In September 2012 our Club had what most of us will agree was our very best ever weekend! On Saturday 8th September our 1st Xl won away at Dunstable, and for the first time in our Clubs history secured promotion to the Saracens Herts Cricket League Division 1, and the very next day we travelled to Lords and won the Yorkshire Tea National Village Cup Final at the home of Cricket! Nobody who was involved in, or associated with, our Club will ever forget that weekend!
In 2015, we are still operating as a volunteer led club whose teams in the main comprise “home produced players”. So, almost 3 years on from “Lords”, where are we now?
Player wise – bar one – we could field the same 1st Xl today that won the National Village Cup in 2012. Some more good youngsters have come through to the 1st Xl squad, and the previous team, bar one, remain with us. Our 1st Xl squeezed a little further forward in 2013 and finished 3rd in Division 1 in their first season at that level. After a League re-structure they are now playing their League Cricket in the newly formed Saracens Hertfordshire Championship League (equivalent to being at the very top end of the old Saracens Division 1), and we still play in the National Village Cup where in 2014 we went out, somewhat unluckily (damned weather!!), at the last 8 in the inter-county stage.
In the Saracens Herts Championship League in 2014 we performed very well. We finished runners up in the league to a strong Hertford side reinforced that year by a very good Overseas Player seemingly playing well below his true ability level.
Our reward for that effort was to gain the opportunity to partake in a play-off match for a place in the very top division in our county – The Hertfordshire Premier League!
That match proved to be against one of the oldest and longest established clubs in Hertfordshire. The panic stations were seemingly well and truly sounding for our opponents. A 3 line whip on availability was reportedly sounded, and reinforcements were allegedly urgently sought from the ranks of an eastern counties 1st Class County squad, though this failed to materialise when the player claimed to have been lined up to play against us was released by Essex in the week of our match and was apparently too depressed to play in our little Herts League fixture! We lost the play-off match comfortably in the end, but not until we had given our illustrious opponents a severe shock reducing them at one stage to 46-5, only for batsmen playing at No. 7 and below to be capable of taking their total well beyond 200! So we stayed in the Championship League for another year.

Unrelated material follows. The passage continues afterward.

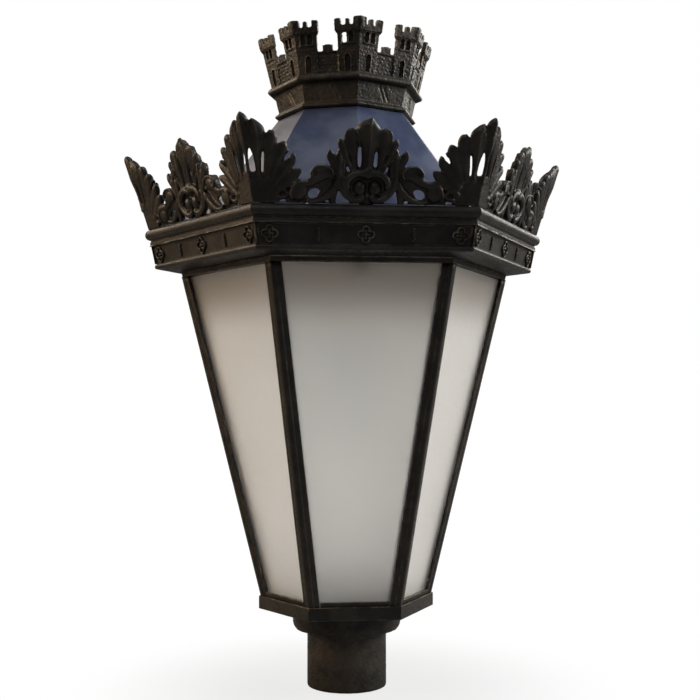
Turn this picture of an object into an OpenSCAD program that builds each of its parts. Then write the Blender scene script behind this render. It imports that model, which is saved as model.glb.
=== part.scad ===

We had bumped up against one of the big boys, and they had seemingly almost had to “flex their wallet” to see us off!
And so to 2015. After 5 matches we are doing respectably, lying 5th in the 10 team Herts Championship League ahead of major Club sides like Stevenage and Langleybury. But who do we see flying away at the top of the league? Newly promoted Botany Bay CC – a club with whom we have had a long and cordial playing relationship, with several of our longstanding stalwart Club Members being previous Botany Bay members.
With a 100% win record the Bay are flying – primarily led by their batting prowess where they have to date only lost 15 wickets in 5 matches (7 of those in one game). Closer examination shows that this batting line up is substantially led by 2 recent “arrivals” at the Club from Cambridgeshire/Northamptonshire cricket, both attracted from playing in the Northants and Cambridgeshire Premier Leagues. This follows the previous exodus from Cambridgeshire to “The Bay” of another former Cambridgeshire and East Anglian Premier League star (and pals) from 2012-2014. (He has now returned “home” to Cambridgeshire where he can be found playing his Cricket in a small village south of Cambridge where the Cricket team is not unknown for “recruiting” star players from a healthy sponsors budget.) What can it be about the “air” in Enfield that is so attractive to top Cricket Players from the East Anglian Premier League?
So it seems that even at the relatively modest level of Hertfordshire Championship Cricket, home grown talent is rarely going to be enough to preserve a Club at the upper end of this “Recreational Cricket” (?) for any length of time. We know for a fact that at least 2 of our own players have had approaches from Clubs that wished to make them “offers” to switch allegiance and play elsewhere. Fortunately to date they have chosen to stay with us, at significant detriment to their wallets!
Operating in a financial environment where there is no gate income, no meaningful prize money, and where a Clubs only real revenue is usually Bar Income and Subscriptions / Match fees, it is surprising and amazing that some Clubs “Supporters” / ”Sponsors” / “Managing Committees” are so willing to desecrate and spoil what is supposed to be Amateur/Recreational Cricket with their alleged financial inducements to buy in players.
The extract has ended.